Concretamente, Salvini non dovrebbe avere nulla da temere, grazie all’appoggio “esterno” al no, già espresso sia da Forza Italia che da Fratelli d’Italia. Politicamente, a rischiare è il governo, già vicino alla rottura sul fronte della politica estera e della Tav.
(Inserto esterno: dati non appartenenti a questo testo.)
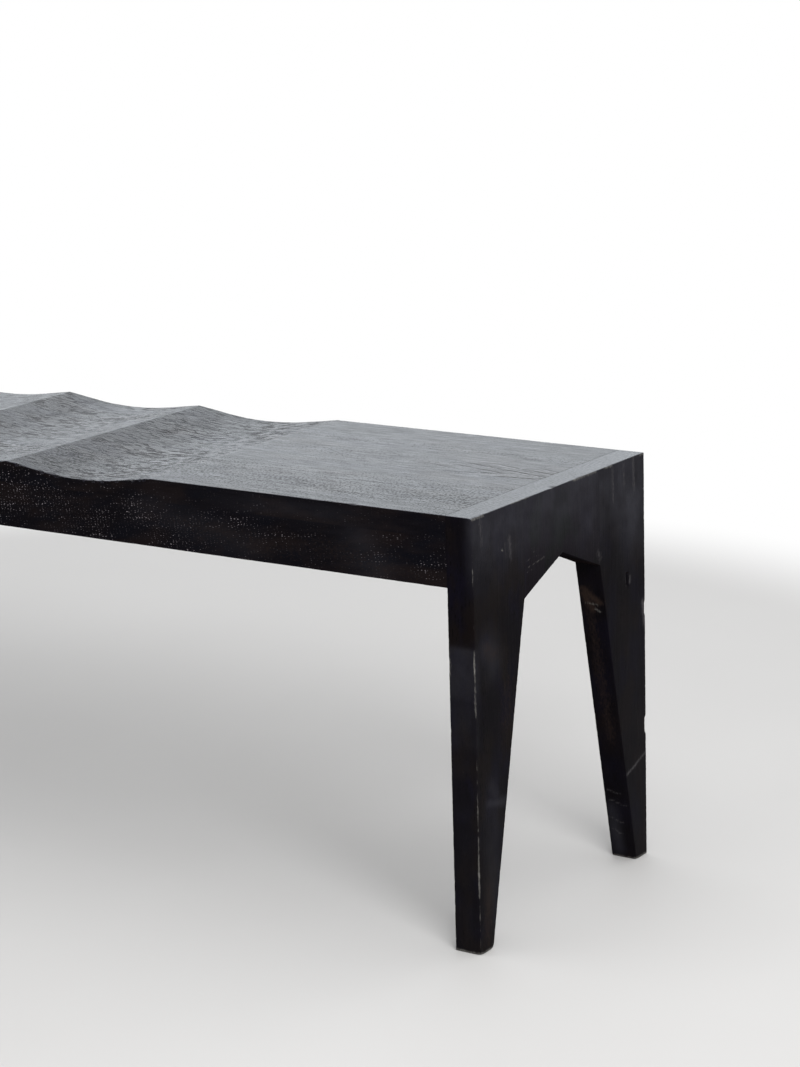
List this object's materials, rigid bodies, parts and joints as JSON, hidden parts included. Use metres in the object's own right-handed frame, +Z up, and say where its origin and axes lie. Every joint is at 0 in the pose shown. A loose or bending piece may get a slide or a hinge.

Per ora, nessuno si espone. Dalla sua trasferta in Sardegna per tirare la volata alle regionali, Salvini ostenta sicurezza. A chi gli ha chiesto un commento, ha offerto solo un lapidario «Va bene, viva la democrazia. Ma prima devo risolvere i problemi dei pastori sardi». Sul fronte pentastellato, il leader Luigi Di Maio ( dopo due giorni di assenza dopo la debacle abruzzese) continua con la linea del silenzio. Affida le sue riflessioni al blog delle stelle, ma tocca solo temi elettorali. Ad oggi, dunque, la posizione ufficiale del Movimento rimane quella espressa dal vicepremier qualche giorno fa: in generale il Movimento è «sempre stato contro l’utilizzo dell’immunità», ma quello di Salvini «è un caso specifico». Una frase criptica a sufficienza da non far sbilanciare nè in una direzione nè nell’altra. Eppure, il conto alla rovescia per il voto è partito e, a breve, non ci sarà più spazio per i dubbi.